Task input start

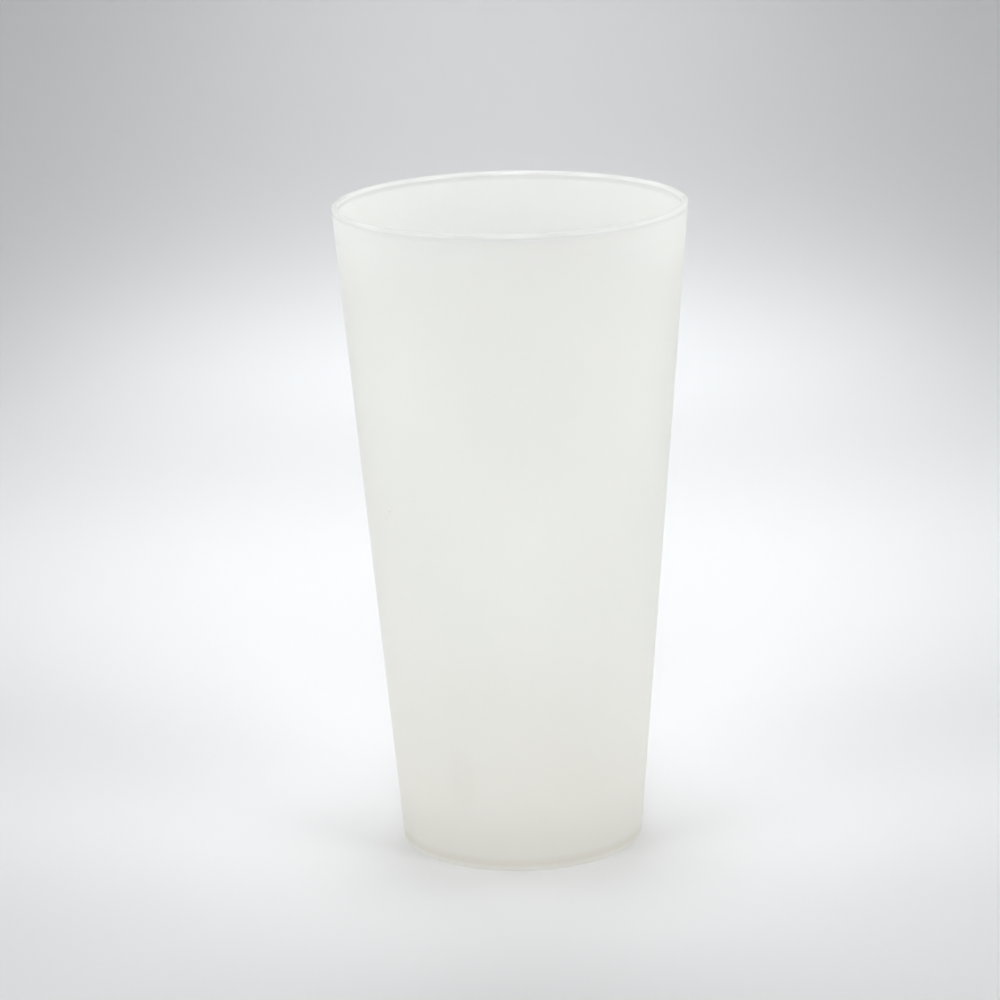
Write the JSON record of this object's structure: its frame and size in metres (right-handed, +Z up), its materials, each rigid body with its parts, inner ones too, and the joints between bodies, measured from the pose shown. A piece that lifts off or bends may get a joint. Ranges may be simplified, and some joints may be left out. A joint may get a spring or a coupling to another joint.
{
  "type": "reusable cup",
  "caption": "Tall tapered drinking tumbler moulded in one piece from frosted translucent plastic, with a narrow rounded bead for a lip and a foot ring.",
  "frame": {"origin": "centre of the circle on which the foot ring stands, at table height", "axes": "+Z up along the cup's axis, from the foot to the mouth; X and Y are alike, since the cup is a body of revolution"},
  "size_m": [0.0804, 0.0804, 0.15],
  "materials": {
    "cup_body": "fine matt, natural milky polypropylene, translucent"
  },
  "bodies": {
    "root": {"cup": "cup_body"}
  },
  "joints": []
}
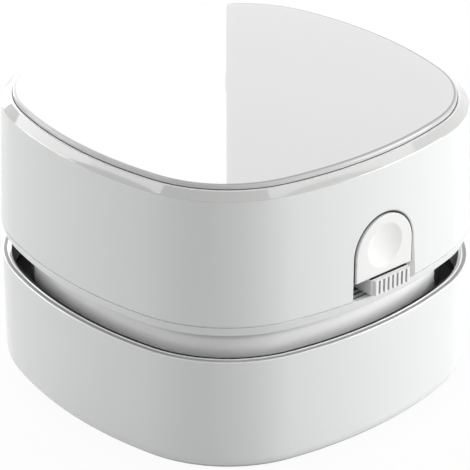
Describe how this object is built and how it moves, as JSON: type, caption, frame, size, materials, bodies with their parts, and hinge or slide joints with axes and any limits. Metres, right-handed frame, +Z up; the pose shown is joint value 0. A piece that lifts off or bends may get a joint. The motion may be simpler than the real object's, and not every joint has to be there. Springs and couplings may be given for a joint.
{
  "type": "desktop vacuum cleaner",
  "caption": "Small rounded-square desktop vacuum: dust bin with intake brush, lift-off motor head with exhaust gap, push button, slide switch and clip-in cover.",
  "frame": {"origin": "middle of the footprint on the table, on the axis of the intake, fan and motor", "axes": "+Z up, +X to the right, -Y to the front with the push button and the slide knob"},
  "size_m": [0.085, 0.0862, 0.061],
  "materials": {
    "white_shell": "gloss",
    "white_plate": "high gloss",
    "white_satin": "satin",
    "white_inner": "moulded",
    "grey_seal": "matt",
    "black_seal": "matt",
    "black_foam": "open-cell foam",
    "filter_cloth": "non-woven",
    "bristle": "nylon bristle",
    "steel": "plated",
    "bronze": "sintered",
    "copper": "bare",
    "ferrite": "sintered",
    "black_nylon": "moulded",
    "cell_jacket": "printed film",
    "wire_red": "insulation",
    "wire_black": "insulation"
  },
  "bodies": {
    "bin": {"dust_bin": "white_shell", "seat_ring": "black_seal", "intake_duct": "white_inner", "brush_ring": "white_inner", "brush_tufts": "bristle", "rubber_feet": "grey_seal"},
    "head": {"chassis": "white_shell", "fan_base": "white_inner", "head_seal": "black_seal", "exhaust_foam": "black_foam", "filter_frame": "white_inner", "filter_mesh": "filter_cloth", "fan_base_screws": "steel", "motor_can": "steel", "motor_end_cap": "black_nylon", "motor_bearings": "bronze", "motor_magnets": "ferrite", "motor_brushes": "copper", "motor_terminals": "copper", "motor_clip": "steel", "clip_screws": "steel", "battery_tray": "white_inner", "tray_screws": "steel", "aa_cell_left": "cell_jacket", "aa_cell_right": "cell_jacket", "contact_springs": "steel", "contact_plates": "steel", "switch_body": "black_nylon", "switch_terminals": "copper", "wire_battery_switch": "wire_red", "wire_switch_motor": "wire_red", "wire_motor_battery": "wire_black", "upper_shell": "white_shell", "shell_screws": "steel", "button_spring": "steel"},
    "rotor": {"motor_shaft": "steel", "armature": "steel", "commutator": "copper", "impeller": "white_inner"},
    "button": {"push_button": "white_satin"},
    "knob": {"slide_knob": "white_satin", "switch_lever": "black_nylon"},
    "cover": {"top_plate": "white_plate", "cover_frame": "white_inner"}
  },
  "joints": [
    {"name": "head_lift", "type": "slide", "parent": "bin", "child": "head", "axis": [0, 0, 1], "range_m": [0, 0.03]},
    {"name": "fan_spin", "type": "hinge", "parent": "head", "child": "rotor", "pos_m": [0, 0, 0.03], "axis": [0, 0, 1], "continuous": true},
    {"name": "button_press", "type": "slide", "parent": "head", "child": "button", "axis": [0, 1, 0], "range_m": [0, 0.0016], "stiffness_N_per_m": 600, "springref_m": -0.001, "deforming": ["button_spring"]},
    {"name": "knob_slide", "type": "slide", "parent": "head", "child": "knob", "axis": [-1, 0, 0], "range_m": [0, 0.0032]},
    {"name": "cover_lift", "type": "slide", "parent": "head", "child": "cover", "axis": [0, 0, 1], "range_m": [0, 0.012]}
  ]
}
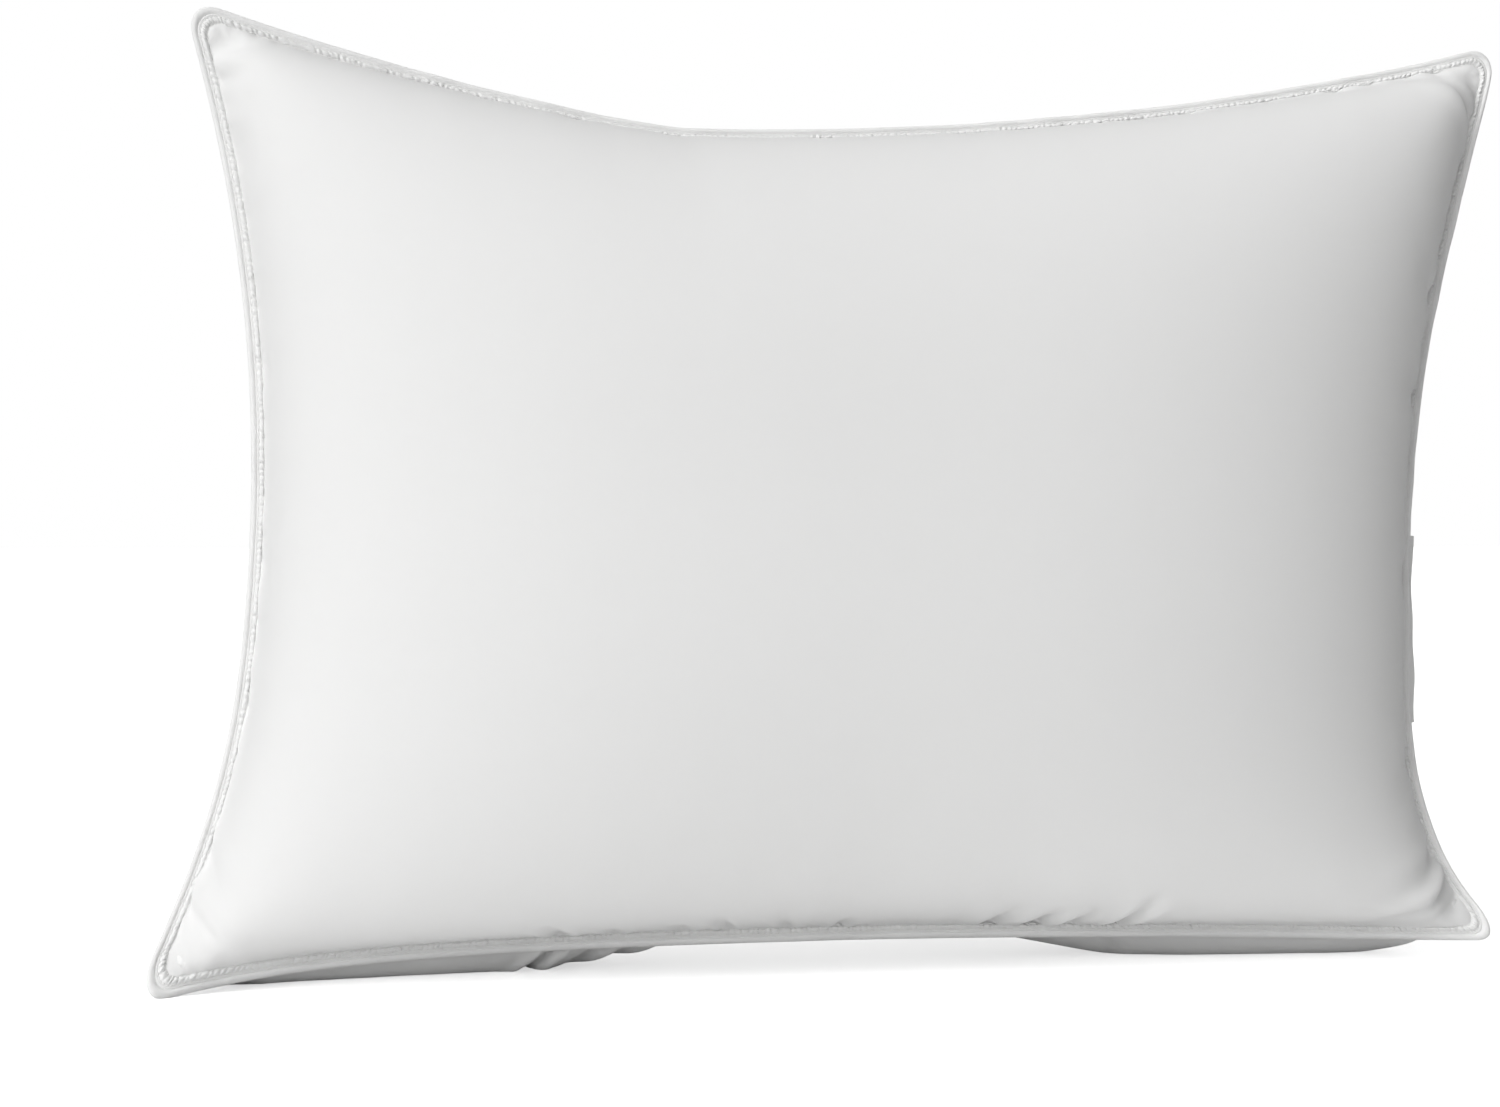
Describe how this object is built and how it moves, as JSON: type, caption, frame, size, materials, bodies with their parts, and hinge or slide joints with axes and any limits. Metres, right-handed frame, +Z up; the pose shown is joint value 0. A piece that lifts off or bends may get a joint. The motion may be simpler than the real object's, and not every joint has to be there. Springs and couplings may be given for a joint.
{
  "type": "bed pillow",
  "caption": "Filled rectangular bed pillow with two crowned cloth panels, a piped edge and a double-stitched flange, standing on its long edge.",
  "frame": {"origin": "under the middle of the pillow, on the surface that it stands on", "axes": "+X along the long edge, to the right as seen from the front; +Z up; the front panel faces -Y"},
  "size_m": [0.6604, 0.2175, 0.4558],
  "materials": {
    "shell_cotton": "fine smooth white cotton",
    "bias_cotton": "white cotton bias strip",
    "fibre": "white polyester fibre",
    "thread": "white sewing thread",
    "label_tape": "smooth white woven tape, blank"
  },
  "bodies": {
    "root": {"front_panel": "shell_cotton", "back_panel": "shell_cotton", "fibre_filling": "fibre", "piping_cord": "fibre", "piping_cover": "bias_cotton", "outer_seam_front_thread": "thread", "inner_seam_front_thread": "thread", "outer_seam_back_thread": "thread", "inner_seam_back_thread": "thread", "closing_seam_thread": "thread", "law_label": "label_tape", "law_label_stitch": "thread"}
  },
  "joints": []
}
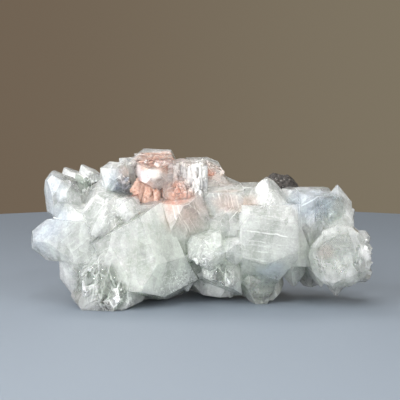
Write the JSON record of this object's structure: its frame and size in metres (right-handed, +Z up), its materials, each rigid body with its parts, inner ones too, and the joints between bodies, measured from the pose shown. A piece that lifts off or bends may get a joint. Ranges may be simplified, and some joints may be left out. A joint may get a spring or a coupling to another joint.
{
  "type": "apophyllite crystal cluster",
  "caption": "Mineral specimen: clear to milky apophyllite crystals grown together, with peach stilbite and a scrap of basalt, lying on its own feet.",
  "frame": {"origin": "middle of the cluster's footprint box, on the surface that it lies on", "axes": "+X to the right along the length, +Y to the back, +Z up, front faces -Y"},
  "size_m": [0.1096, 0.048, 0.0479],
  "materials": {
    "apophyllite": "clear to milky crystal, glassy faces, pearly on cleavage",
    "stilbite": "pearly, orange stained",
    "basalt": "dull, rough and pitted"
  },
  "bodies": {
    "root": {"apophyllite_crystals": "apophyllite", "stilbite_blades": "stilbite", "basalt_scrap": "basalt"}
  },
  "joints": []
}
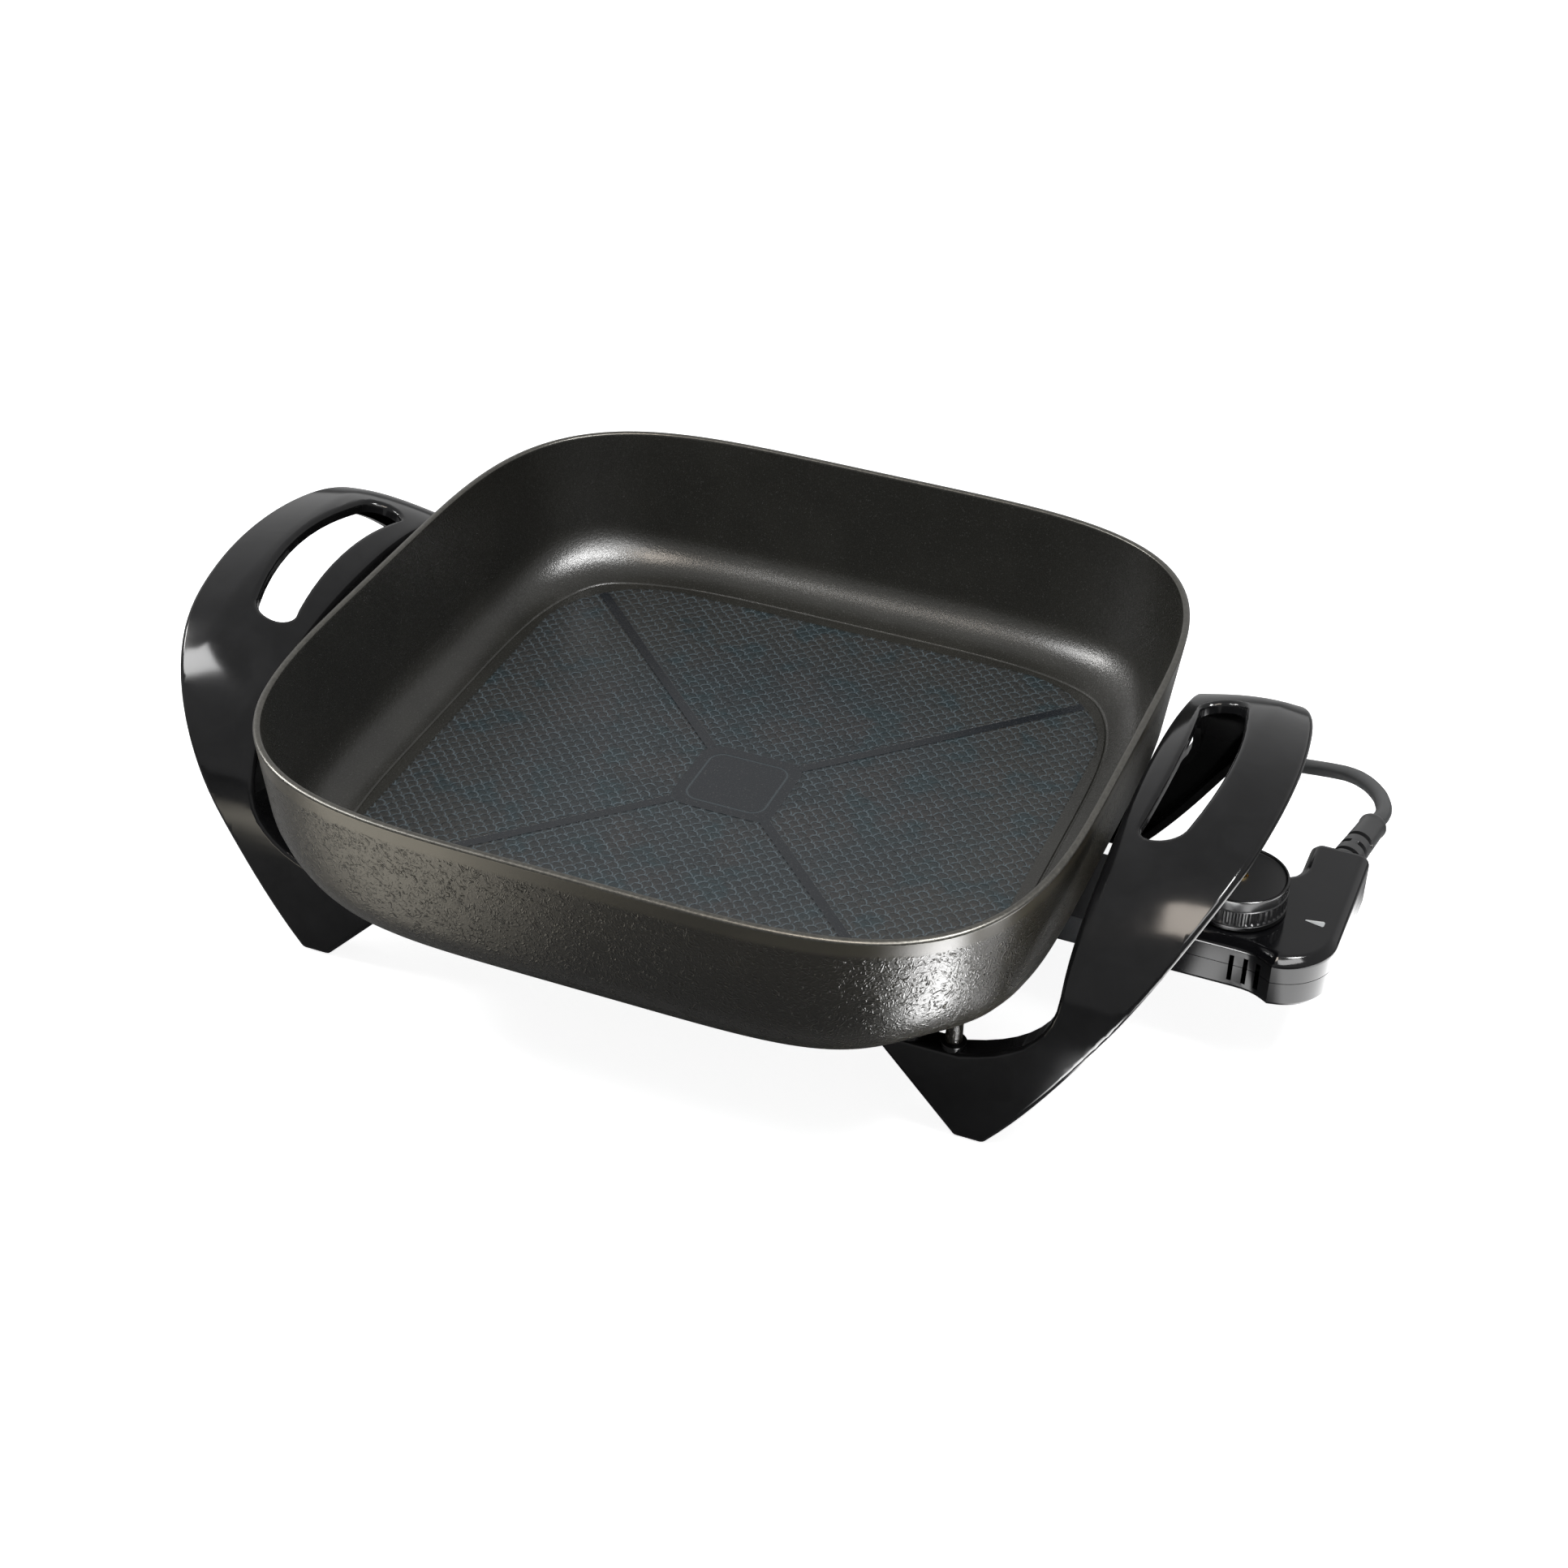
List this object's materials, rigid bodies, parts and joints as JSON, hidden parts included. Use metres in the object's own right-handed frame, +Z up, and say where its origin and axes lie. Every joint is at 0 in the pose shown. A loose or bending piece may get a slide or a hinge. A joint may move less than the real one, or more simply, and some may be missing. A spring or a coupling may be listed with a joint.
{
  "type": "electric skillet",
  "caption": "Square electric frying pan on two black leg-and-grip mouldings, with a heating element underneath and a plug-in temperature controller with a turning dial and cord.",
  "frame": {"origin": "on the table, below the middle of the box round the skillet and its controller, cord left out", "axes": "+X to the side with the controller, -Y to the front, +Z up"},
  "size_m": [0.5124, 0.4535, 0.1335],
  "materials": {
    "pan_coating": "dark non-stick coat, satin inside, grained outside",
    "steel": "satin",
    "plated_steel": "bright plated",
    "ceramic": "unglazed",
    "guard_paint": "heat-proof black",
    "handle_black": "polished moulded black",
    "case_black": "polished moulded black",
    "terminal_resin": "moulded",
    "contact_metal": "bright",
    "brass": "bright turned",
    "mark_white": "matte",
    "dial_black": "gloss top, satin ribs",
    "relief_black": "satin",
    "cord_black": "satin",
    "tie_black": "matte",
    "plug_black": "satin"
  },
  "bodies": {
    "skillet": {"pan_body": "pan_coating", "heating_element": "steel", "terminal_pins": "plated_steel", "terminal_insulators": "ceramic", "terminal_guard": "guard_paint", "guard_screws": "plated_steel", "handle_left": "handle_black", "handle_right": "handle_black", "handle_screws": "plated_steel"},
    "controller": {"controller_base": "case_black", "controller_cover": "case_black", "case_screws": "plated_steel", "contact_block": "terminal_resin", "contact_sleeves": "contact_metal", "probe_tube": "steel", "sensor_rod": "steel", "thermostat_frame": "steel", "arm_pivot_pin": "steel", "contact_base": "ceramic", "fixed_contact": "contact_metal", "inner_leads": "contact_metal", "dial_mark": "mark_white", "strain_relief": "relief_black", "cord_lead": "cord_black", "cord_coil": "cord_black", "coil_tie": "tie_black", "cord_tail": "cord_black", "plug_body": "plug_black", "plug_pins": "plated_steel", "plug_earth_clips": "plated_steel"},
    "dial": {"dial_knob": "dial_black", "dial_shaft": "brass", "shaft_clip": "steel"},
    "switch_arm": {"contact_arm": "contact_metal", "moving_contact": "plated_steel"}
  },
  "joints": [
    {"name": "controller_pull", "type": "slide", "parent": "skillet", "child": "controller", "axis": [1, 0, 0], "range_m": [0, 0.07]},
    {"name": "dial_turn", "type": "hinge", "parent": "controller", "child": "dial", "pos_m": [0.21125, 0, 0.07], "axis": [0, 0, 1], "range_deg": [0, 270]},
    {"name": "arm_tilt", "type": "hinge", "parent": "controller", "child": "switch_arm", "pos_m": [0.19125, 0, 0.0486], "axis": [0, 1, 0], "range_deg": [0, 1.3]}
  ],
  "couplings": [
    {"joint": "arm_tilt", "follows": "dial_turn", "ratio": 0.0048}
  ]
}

Task input end

[Given problem]
Return each line of the data that contains the string "hinge".

[Response to this exercise]
Describe how this object is built and how it moves, as JSON: type, caption, frame, size, materials, bodies with their parts, and hinge or slide joints with axes and any limits. Metres, right-handed frame, +Z up; the pose shown is joint value 0. A piece that lifts off or bends may get a joint. The motion may be simpler than the real object's, and not every joint has to be there. Springs and couplings may be given for a joint.
    {"name": "fan_spin", "type": "hinge", "parent": "head", "child": "rotor", "pos_m": [0, 0, 0.03], "axis": [0, 0, 1], "continuous": true},
Describe how this object is built and how it moves, as JSON: type, caption, frame, size, materials, bodies with their parts, and hinge or slide joints with axes and any limits. Metres, right-handed frame, +Z up; the pose shown is joint value 0. A piece that lifts off or bends may get a joint. The motion may be simpler than the real object's, and not every joint has to be there. Springs and couplings may be given for a joint.
List this object's materials, rigid bodies, parts and joints as JSON, hidden parts included. Use metres in the object's own right-handed frame, +Z up, and say where its origin and axes lie. Every joint is at 0 in the pose shown. A loose or bending piece may get a slide or a hinge. A joint may move less than the real one, or more simply, and some may be missing. A spring or a coupling may be listed with a joint.
    {"name": "dial_turn", "type": "hinge", "parent": "controller", "child": "dial", "pos_m": [0.21125, 0, 0.07], "axis": [0, 0, 1], "range_deg": [0, 270]},
    {"name": "arm_tilt", "type": "hinge", "parent": "controller", "child": "switch_arm", "pos_m": [0.19125, 0, 0.0486], "axis": [0, 1, 0], "range_deg": [0, 1.3]}